Be that as it may, I submit that you should widen your perceptions and accept the necessities in other parts of the world. If the simple realities of existence in the rest of the world, not all or even most, but large portions, is so "alien" to you, I can only take that as a sign of ignorance. Furthermore, history is rife with violent uprisings that eventually lead to greater freedom, or fought back against encroaching, malicious powers; that you are so sure you are so safe from such necessity is foolish, IMO. But I still would not presume to tell you what's best for you.
And guerilla warfare seems rather ridiculous with the backdrop of non-gun-wielding nations around the world right now.
That is absolutely in defiance of logic. There are guerillas all over the place fighting for the things we take for granted. That's not ridiculous, that's human nature, and for some people, necessary for their very survival.
But guerilla warfare isn't the point, just an example of effective use of common arms for fighting an enemy with far greater military power, which falsifies many of your earlier arguments in the myriad of silly comments you posted.
Sticking feathers up your butt does not make you a chicken - Tyler Durden
For example, what's with this "essentially certain?" That "essentially" is a weasel word if I ever saw one! You're trying to avoid making a commitment, aren't you?

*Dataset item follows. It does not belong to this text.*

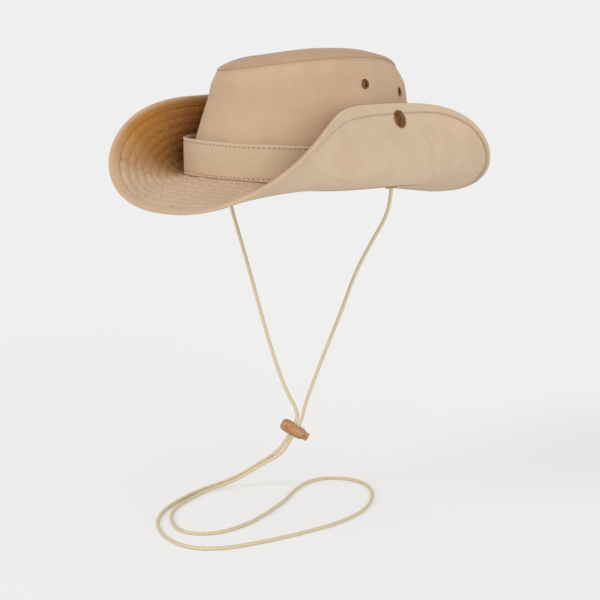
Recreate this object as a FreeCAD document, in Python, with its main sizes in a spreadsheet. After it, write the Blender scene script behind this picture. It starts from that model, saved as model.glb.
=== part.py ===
import FreeCAD, Part
import math
import os
import Sketcher

# Boonie hat. Origin at the centre of the head opening, where the crown meets the brim.
# +Z is up, -Y is the front and +X is the wearer's left. Lengths are in millimetres.
# Angles around the hat (turn) run from the front, through the wearer's left, to the back.

Vector = FreeCAD.Vector

DIMENSIONS = {
    # Head opening and crown.
    "opening_length": 200.0,
    "opening_width": 168.0,
    "tip_length": 162.0,
    "tip_width": 130.0,
    "tip_set_back": 4.0,
    "crown_height": 83.5,
    "tip_front_rise": 7.0,
    "tip_left_rise": 8.0,
    "tip_side_rise": 4.0,
    "tip_dome": 11.0,
    "tip_fullness": 2.6,
    "wall_bow": 1.3,
    "crown_cloth": 1.2,
    "seam_allowance": 2.0,
    "seam_slit": 0.3,
    "seam_ease": 1.3,
    "layer_gap": 0.2,
    # Bands inside and outside the crown.
    "band_height": 33.0,
    "band_cloth": 1.4,
    "band_flare": 1.2,
    "band_foot_gap": 0.7,
    "sweatband_height": 31.0,
    "sweatband_cloth": 0.8,
    "tape_width": 6.0,
    "tape_cloth": 0.6,
    "tape_set_down": 1.0,
    # Brim: cut width, where the sides turn up, and how far.
    "brim_width": 66.7,
    "brim_cloth": 0.7,
    "interlining": 0.9,
    "interlining_inset": 2.0,
    "bend_set_in": 18.2,
    "bend_taper": 25.0,
    "bend_length": 54.6,
    "bend_turn": 110.0,
    "bend_reach": 125.0,
    "bend_falloff": 2.6,
    "bend_shift": 9.0,
    "seam_front_rise": 5.0,
    "droop_front": 13.6,
    "droop_back": 10.6,
    "curl_front": 2.9,
    "curl_back": 2.2,
    "flap_line": 12.0,
    "flap_slit": 0.5,
    # Eyelets, two on each side of the crown.
    "eyelet_spacing": 46.0,
    "eyelet_shift": 3.0,
    "eyelet_height": 71.0,
    "eyelet_front_rise": 3.0,
    "eyelet_left_rise": 3.6,
    "eyelet_radius": 3.9,
    "eyelet_bore": 2.1,
    "eyelet_wall": 0.5,
    "eyelet_flange": 0.6,
    "washer_thick": 0.5,
    "fit_gap": 0.15,
    "seat_gap": 0.25,
    # Snap fasteners that hold the sides of the brim up.
    "snap_run": 54.0,
    "cap_radius": 7.0,
    "cap_rise": 2.4,
    "cap_rim": 0.8,
    "cap_shoulder_radius": 5.25,
    "cap_shoulder_rise": 1.76,
    "cap_crest_radius": 2.8,
    "cap_crest_rise": 2.27,
    "rivet_radius": 1.5,
    "socket_radius": 4.6,
    "socket_bore": 2.6,
    "socket_height": 3.4,
    "socket_floor": 0.8,
    "stud_radius": 4.2,
    "stud_flange": 0.8,
    "stud_neck": 1.8,
    "stud_ball": 2.1,
    "stud_tip": 0.5,
    "stud_ball_end": 1.3,
    "stud_neck_end": 1.8,
    "stud_gap": 0.65,
    "plate_thick": 0.7,
    # Chin cord, its tabs and its toggle.
    "cord_diameter": 2.8,
    "strand_pitch": 2.9,
    "tab_thick": 3.2,
    "tab_width": 12.0,
    "tab_height": 10.0,
    "tab_below": 0.0,
    "tab_gap": 1.9,
    "cord_drop": 7.0,
    "tab_set_back": 4.0,
    "toggle_length": 24.0,
    "toggle_radius": 5.0,
    "toggle_neck_length": 4.0,
    "toggle_neck_radius": 3.3,
    "toggle_bore": 3.15,
    "toggle_bore_place": 11.5,
    "toggle_end_radius": 3.1,
    "toggle_shoulder_radius": 4.5,
    "toggle_shoulder_place": 1.25,
    "toggle_round": 3.75,
    "toggle_taper": 4.0,
    "toggle_taper_radius": 4.3,
    "toggle_taper_end": 0.5,
    "toggle_mouth": 9.0,
}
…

Well, this is not easy to say, but...I've decided we just can't go on like this. I'm not ready for the level of commitment you want. I want to see other foes, you know? It wouldn't be fair to you to not let you know. I'm sorry. It's not you, it's me, OK?
I wish you the best of luck in finding a lifelong foe that is really worthy of you. I'm sure you will. Listen, plenty of foes out there would think themselves the luckiest foe in the world to have you for an enemy. You'll be OK.
I've been modded down more than one for whinging about the Patriot Act and the sweeping police-state type powers that grants to law enforcement. The short version is that if you staying or passed through Las Vegas during their target time frame, you've been investigated by the FBI and the data they harvested about you is being permanently stored and shared with "private sector entities where appropriate".
What kind of data are they harvesting you ask? To quote the Washington Post article, "it does permit investigators to trace revealing paths through the private affairs of a modern digital citizen. The records it yields describe where a person makes and spends money, with whom he lives and lived before, how much he gambles, what he buys online, what he pawns and borrows, where he travels, how he invests, what he searches for and reads on the Web, and who telephones or e-mails him at home and at work."
Who are they collecting data on? Take Las Vegas, NV as an example. Quoting the Post's article again, "The Department of Homeland Security declared an orange alert on Dec. 21 of that year, in part because of intelligence that hinted at a New Year's Eve attack in Las Vegas. The identities of the plotters were unknown. The FBI sent Gurvais Grigg, chief of the bureau's little-known Proactive Data Exploitation Unit, in an audacious effort to assemble a real-time census of every visitor in the nation's most-visited city. An average of about 300,000 tourists a day stayed an average of four days each, presenting Grigg's team with close to a million potential suspects in the ensuing two weeks. An interagency task force began pulling together the records of every hotel guest, everyone who rented a car or truck, every lease on a storage space, and every airplane passenger who landed in the city."